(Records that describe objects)
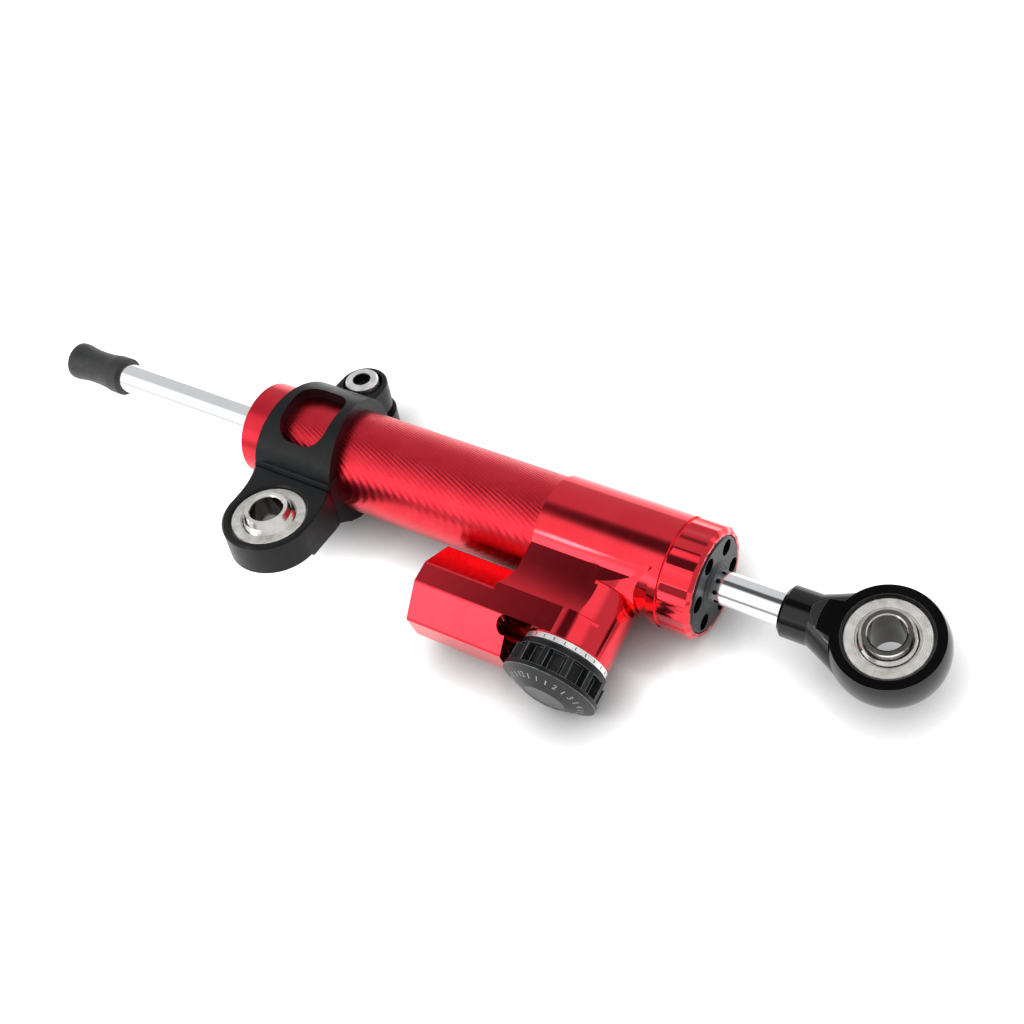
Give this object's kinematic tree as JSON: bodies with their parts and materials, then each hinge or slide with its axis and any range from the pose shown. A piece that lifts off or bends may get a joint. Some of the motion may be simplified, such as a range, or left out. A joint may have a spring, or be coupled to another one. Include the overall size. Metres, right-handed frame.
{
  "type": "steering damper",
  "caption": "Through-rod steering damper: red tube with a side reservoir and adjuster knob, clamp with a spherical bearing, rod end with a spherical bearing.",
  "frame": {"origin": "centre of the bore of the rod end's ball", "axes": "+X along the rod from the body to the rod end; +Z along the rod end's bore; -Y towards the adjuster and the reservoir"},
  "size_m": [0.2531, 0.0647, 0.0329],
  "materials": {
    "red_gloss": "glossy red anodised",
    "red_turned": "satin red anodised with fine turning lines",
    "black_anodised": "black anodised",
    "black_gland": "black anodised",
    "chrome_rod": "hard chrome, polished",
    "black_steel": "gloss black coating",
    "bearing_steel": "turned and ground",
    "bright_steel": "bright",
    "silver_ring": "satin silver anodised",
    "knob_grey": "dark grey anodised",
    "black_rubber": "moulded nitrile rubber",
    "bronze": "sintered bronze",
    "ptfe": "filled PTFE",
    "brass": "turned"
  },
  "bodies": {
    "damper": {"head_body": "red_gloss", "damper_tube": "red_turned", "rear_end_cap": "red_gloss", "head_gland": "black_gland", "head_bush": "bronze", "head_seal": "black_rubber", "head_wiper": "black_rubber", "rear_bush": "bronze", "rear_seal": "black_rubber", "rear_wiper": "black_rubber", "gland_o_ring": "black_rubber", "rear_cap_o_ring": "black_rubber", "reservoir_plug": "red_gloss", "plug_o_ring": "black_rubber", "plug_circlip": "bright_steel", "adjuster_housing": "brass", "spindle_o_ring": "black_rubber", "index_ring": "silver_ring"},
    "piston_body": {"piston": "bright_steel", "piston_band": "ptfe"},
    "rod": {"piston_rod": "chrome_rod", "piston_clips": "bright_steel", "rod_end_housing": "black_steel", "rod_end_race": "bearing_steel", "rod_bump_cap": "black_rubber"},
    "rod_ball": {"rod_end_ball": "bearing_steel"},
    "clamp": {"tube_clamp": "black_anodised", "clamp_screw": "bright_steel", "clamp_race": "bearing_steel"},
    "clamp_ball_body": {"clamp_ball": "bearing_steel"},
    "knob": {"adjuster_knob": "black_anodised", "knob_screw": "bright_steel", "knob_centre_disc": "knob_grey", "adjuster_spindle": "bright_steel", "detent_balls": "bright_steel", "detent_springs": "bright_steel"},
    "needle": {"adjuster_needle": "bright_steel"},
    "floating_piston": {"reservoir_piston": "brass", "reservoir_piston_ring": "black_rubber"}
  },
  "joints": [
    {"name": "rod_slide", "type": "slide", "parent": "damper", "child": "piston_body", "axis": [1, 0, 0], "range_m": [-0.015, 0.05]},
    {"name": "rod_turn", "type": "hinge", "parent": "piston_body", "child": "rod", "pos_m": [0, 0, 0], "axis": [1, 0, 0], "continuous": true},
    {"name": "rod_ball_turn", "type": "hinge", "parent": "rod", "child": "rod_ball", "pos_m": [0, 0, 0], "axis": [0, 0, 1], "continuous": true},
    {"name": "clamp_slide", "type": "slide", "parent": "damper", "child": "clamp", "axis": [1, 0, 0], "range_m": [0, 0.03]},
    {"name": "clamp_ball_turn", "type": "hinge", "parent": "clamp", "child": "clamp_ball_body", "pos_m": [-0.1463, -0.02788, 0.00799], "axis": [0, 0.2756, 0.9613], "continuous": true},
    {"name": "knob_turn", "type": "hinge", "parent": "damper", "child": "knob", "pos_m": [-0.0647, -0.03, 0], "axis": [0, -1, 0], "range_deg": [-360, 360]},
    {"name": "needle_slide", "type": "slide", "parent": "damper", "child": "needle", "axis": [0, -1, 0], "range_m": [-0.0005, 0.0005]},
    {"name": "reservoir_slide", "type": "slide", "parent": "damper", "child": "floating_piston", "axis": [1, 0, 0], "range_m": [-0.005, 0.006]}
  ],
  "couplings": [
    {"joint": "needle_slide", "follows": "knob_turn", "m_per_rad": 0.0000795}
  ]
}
...
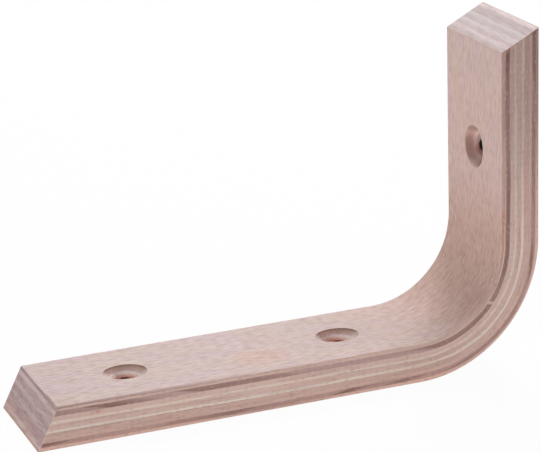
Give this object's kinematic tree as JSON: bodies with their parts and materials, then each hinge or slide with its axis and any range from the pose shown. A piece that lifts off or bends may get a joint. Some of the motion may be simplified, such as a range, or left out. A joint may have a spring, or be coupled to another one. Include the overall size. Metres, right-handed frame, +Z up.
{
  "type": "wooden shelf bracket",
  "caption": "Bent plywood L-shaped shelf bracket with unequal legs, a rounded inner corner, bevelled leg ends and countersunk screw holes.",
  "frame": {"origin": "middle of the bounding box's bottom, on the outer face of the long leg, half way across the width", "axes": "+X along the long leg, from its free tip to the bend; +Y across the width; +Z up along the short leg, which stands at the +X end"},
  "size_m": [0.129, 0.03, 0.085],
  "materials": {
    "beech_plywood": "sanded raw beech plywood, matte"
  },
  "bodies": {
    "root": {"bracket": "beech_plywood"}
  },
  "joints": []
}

- Your goal
Looking at the records above, say how many lines hold the string "piece". Write nothing but the number.

- Task result
2